At this stage, it would be important to refer to Clauses 36 and 37 of the Addendum Agreement, which read as follows:
Dispute Resolution & Jurisdiction
- “In case of any conflict or difference arising between the parties or in case the either party refused or neglects to perform its part of the obligations under this Addendum Collaboration Agreement, interalia as mentioned in Clauses 3, 6 & 9 hereinabove, then the other party shall have every right to get this agreement specifically enforced through the appropriate court of law”.
- Save & except clause 36 hereinabove mentioned, all or any dispute arising out of or touching upon or in relation to the terms of this Agreement including the interpretation and validity thereof, and the respective rights and obligations of the parties, shall be settled through under the provisions of Arbitration & Conciliation Act, 1996 wherein both the parties shall be entitled to appoint one Arbitrator each and the Arbitrators so appoint shall appoint a third Arbitrator or rank of Retired Judge of any High Court. The arbitration proceedings shall be governed by the provisions of Arbitration and Conciliation Act, 1996 or any statutory amendments/modification thereto for the time being in force. The arbitration proceedings shall be held at Delhi.”
Before the Hon’ble High Court, it was contended by the Appellant that the dispute relates to the breach of clauses 3, 6 and 9. Therefore, it is only the Court which has the jurisdiction to entertain the dispute as per the terms of Clause 36 of the Addendum Agreement. The invocation of arbitration by the Respondents which was contended by the Appellant was thus not in alignment with the agreed terms. Alternatively, in the prayer, the Appellant suggested the nomination of their arbitrator. The Hon’ble High Court examined clauses 36 and 37 of the Addendum Agreement and held that conjoint reading of both the Clauses makes it clear that a party does have a right to seek enforcement of agreement before the Court of law, but it does not bar settlement of disputes through Arbitration and Conciliation Act, 1996. Moreover, Clause 37 also suggests how arbitration proceedings shall be conducted. On this ground, the Hon’ble High Court proceeded with the appointment of the third arbitrator. Aggrieved by the order of the Hon’ble High Court, the Appellant approached the Hon’ble Supreme Court.
Observations of the Supreme Court
The seminal issue before the Hon’ble Supreme Court was whether the Hon’ble High Court has made a justified decision to appoint an arbitrator under Sec. 11(5) and 11(6) of the Arbitration Act without having a preliminary inquiry under Sec. 11 to decide the arbitrability of the dispute.

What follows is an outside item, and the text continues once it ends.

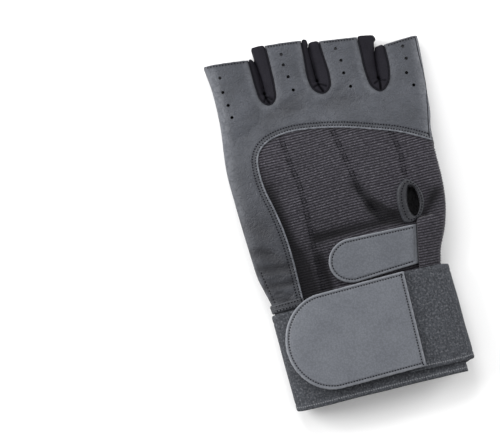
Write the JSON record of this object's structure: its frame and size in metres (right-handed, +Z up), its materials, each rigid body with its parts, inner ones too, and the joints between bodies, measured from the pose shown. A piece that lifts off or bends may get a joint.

The Hon’ble Supreme Court looked at both clauses and determined that on a bare reading of Clause 36 of the Agreement, it is apparent that in the event of any dispute as mentioned in Clauses 3, 6 and 9, the other party shall have a right to get the Agreement specifically enforced through the appropriate court of law. As per Clause 37, save and except Clause 36, all or any dispute arising out of or touching upon or in relation to the terms of the addendum agreement shall be settled under the provisions of the Arbitration and Conciliation Act, 1996. Thus, with respect to any dispute as mentioned in Clauses 3, 6 & 9, such disputes are not arbitrable at all.
The Hon’ble Supreme court also cited Vidya Drolia and Ors. v. Durga Trading Corporation[2] and held that it is incumbent upon Courts to hold a preliminary enquiry under a Section 11 petition filed under the Arbitration and Conciliation Act, 1996. The Hon’ble Supreme Court noted that the Hon’ble High Court had erred in its decision and the matter was remitted back to the Hon’ble High Court to decide the petition and pass an appropriate order after having the preliminary inquiry on arbitrability of the dispute. The Hon’ble Supreme Court held that the objective of prima facie review at the reference stage is to cut the deadwood and trim off the side branches in straightforward cases where dismissal is barefaced and pellucid and when on the facts and law the litigation must stop at the first stage.
Conclusion
It is important to note that under Section 11 of the Arbitration and Conciliation Act, 1996, the Courts will do a preliminary enquiry as to the arbitrability of the disputes. The law in this regard has been settled by the Hon’ble Supreme Court. The purpose of such an enquiry is limited to pruning of matters which would not fall in the category of arbitrable matters. The Supreme Court had in the case of Vidya Drolia and Others v Durga Trading Corporation laid down a four-pronged test to determine when the subject matter of a dispute in an arbitration agreement is not arbitrable:
- When the cause of action and subject matter of the dispute relates to actions in rem, that do not pertain to subordinate rights in personam arising from rights in rem.
- When the cause of action and subject matter of the dispute affects third party rights; has erga omnes effect; require centralized adjudication, and mutual adjudication would not be appropriate and enforceable;
- When the cause of action and subject matter of the dispute relates to an inalienable sovereign and public interest functions of the State, hence mutual adjudication would be unenforceable;
- When the subject matter of the dispute is expressly or by necessary implication non-arbitrable as per mandatory statute(s)
The Hon’ble Supreme Court held that the objective of prima facie review at the reference stage is to cut the deadwood and trim off the side branches in straightforward cases where dismissal is barefaced and pellucid and when on the facts and law the litigation must stop at the first stage.